Reviewer: Alan Kurtz
Bobby Darin: Hello, Young Lovers
Musicians:
Bobby Darin (vocals),
and unidentified orchestra
.Composed by Richard Rodgers & Oscar Hammerstein II
.Recorded: Las Vegas, NV, November 11, 1963
Rating: 93/100 (learn more)
In the early 1960s, Bobby Darin made Down Beat's cover and played a jazzman in Hollywood's Too Late Blues. But his jazz standing, like the singer himself, died an early death. By 1986 jazz critic Francis Davis could at best damn Darin with faint praise, and in 2006 one acclaimed jazz scholar couldn't even spell Darin! Yet no other Ring-a-Ding would brave this track's fleet tempo, much less stagger the rhythm as Darin does nonchalantly on the second "I know how it feels to have wings on your heels." Bobby Darin and jazz gave up on one another much too quickly.
Reviewer: Alan Kurtz
Oscar Brown, Jr.: Living Double in a World of Trouble
Track
Living Double in a World of Trouble
Artist
Oscar Brown, Jr. (vocals)
CD
Mr. Oscar Brown, Jr. Goes to Washington (Verve 557452)
Musicians:
Oscar Brown, Jr. (vocals),
Floyd Morris (piano), Phil Upchurch (guitar), Herbert Brown (bass), Curtis Boyd (drums)
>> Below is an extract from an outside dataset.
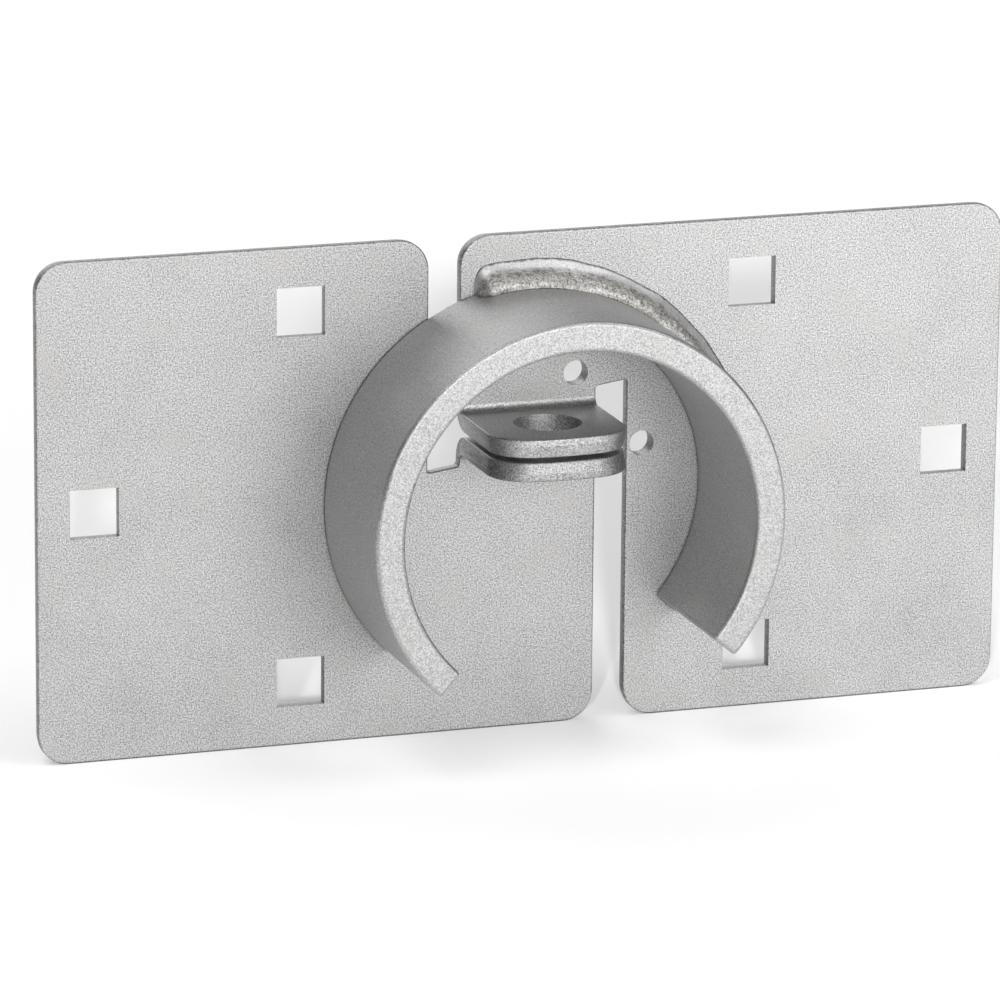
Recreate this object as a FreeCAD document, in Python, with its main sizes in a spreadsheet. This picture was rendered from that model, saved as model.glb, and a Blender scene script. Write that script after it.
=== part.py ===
import FreeCAD, Part
import math
import os

import Sketcher
from FreeCAD import Vector

# Two-leaf hasp for a round padlock with a hidden shackle, for a pair of doors that meet edge to edge.
# Each leaf is a flat steel plate with one ear bent forwards. The two ears lie one over the other, and the
# padlock's pin passes down through both. A ring of flat bar, welded to the right leaf, shrouds the padlock.
#
# Frame: +X to the right along the leaves, +Z up, and the front of the hasp faces -Y.
# The origin is on the axis of the pin hole, halfway between the two ears.

# Driving dimensions in millimetres and degrees: name, value, what it is.
DRIVING_SIZES = [
    ("plate_thickness", 4.0, "steel of both leaves and their ears"),
    ("half_width", 105.9, "middle of the hasp to the outer edge of a leaf"),
    ("half_height", 53.2, "mid-height of the leaves to their top or bottom edge"),
    ("seam_offset", 21.9, "middle of the hasp to the inner edge of a leaf's broad part"),
    ("ear_half_width", 15.0, "half the width of an ear, and how far a leaf reaches past the middle"),
    ("leaf_drop", 11.2, "pin hole's mid-point down to the mid-height of the leaves"),
    ("pin_to_leaf", 12.8, "pin hole's axis back to the front face of the leaves"),
    ("ear_gap", 1.0, "clear gap between the two ears"),
    ("ear_reach", 26.8, "front face of the leaf to the tip of its ear"),
    ("ear_corner_radius", 9.0, "rounded corners of an ear's tip"),
    ("ear_tip_radius", 55.0, "gentle bow of an ear's front edge"),
    ("bend_radius", 1.6, "inside of the bend between a leaf and its ear"),
    ("relief_depth_left", 0.9, "cut below the left ear's bend"),
    ("relief_depth_right", 2.0, "cut above the right ear's bend"),
    ("relief_slant", 1.0, "how much deeper either cut is at the seam"),
    ("corner_radius", 6.5, "rounded corners of a leaf"),
    ("relief_radius", 0.5, "inside corners of the bend reliefs"),
    ("edge_radius", 0.4, "softened edges of the sheared plate"),
    ("pin_hole_radius", 7.15, "hole for the padlock's pin in each ear"),
    ("breakout_depth", 2.5, "how deep the lean of a sheared edge is, from a leaf's back"),
    ("breakout_width", 0.5, "how far that lean takes the edge back"),
    ("bolt_square", 10.4, "side of a square hole for a carriage bolt"),
    ("bolt_inner_offset", 49.5, "middle of the hasp to the inner bolt holes"),
    ("bolt_outer_offset", 93.7, "middle of the hasp to the outer bolt hole"),
    ("bolt_rise", 39.6, "mid-height of the leaves to the inner bolt holes"),
    ("small_hole_radius", 2.7, "round holes in the right leaf, inside the ring"),
    ("small_hole_high_across", 10.5, "ring's axis across to the upper small hole"),
    ("small_hole_high_rise", 24.7, "ring's axis up to the upper small hole"),
    ("small_hole_low_across", 25.3, "ring's axis across to the lower small hole"),
    ("small_hole_low_rise", 8.5, "ring's axis up to the lower small hole"),
    ("ring_drop", 13.4, "pin hole's mid-point down to the ring's axis"),
    ("ring_outer_radius", 44.45, "outside of the shroud ring"),
    ("ring_wall", 6.35, "thickness of the ring's flat bar"),
    ("ring_depth", 36.0, "width of the ring's flat bar"),
    ("ring_end_drop_angle", 40.6, "ring's right-hand end, turned down from +X"),
    ("ring_sweep", 267.6, "turn of the ring from its right-hand end, over the top, to its left-hand end"),
    ("ring_seat_sweep", 155.0, "turn of the stretch that sits on the right leaf, from the same end"),
    ("ring_edge_radius", 0.9, "softened edges of the ring's front rim and ends"),
    ("ring_clearance", 0.4, "gap between the ring and the left leaf"),
    ("weld_leg", 5.0, "height and width of the weld bead"),
    ("weld_bulge_radius", 7.0, "rounded face of the weld bead"),
    ("weld_end_drop_angle", 38.0, "weld's lower end, turned down from +X"),
    ("weld_sweep", 142.5, "turn of the weld from its lower end, up and over, to its upper end"),
]

TINY = 1e-3
VOLUME_TOLERANCE = 1e-6


class Size:
    """A length that knows its value and the expression that ties it to the sheet."""

    def __init__(self, value, text):
        self.value = value
        self.text = text

    def __add__(self, other):
        return Size(self.value + other.value, "(" + self.text + " + " + other.text + ")")

    def __sub__(self, other):
        return Size(self.value - other.value, "(" + self.text + " - " + other.text + ")")

    def __neg__(self):
        return Size(-self.value, "(-" + self.text + ")")

    def half(self):
        return Size(self.value / 2, "(" + self.text + " / 2)")

    def signed(self, side):
        """The same length to the left (-1) or to the right (+1), or down and up."""
        return self if side > 0 else -self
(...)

.Composed by Oscar Brown Jr
.Recorded: The Cellar Door in Washington, DC, 1964
Rating: 84/100 (learn more)
Oscar Brown Jr. has female problems. Married, he's got "one more woman than the legal laws allow," and must juggle a "two-woman harem." Not that he feels guilty about this arrangement. "One is my treasure," he brags with entitlement, "one is my treat." What bugs him is the threat of ostracism. "Bad talk would nail me if the truth got out." Brown had the songwriting and performing skills to critique the Ring-a-Ding treatment of women as playthings, but by going for laughs from an approving audience, he hypocritically reinforces women's second-class status during the height of the civil rights era.
Reviewer: Alan Kurtz
Frank Sinatra: Come Fly With Me
Musicians:
Frank Sinatra (vocals), Harry "Sweets" Edison (trumpet), Al Grey (trombone), Marshall Royal (alto sax), Eddie 'Lockjaw' Davis (tenor sax), Charlie Fowlkes (baritone sax), Count Basie (piano), Freddie Green (guitar),
Al Aarons, Sonny Cohn, Phil Guilbeau (trumpet): Mitchell, Wallace Davenport, Henderson Chambers, Bill Hughes (trombone); Bobby Plater (alto sax), Eric Dixon (tenor sax), Norman Keenan (bass)
.Composed by Sammy Cahn & Jimmy Van Heusen. Arranged and conducted by Quincy Jones
.Recorded: Copa Room, Sands Hotel, Las Vegas, NV, February 1, 1966.
Rating: 98/100 (learn more)
Away with pretenders! The throne belongs to but one Ring-a-Ding King. A quarter century after achieving stardom with Tommy Dorsey, Frank Sinatra steps again in front of a big band, this time Count Basie's at Frank's "Place In The Sun" on the Las Vegas Strip. Before attributing your goose bumps to charisma alone, listen to the Chairman casually syncopate "he'll toot his flute for you," ending neatly on Sonny Payne's bass-drum accent, or hiss a slithery glissando along the s in "starry-eyed." Sinatra's artistry was all about throwaway. The more effortlessly he sung, the more relentlessly he swung. Ring-a-Ding rapture.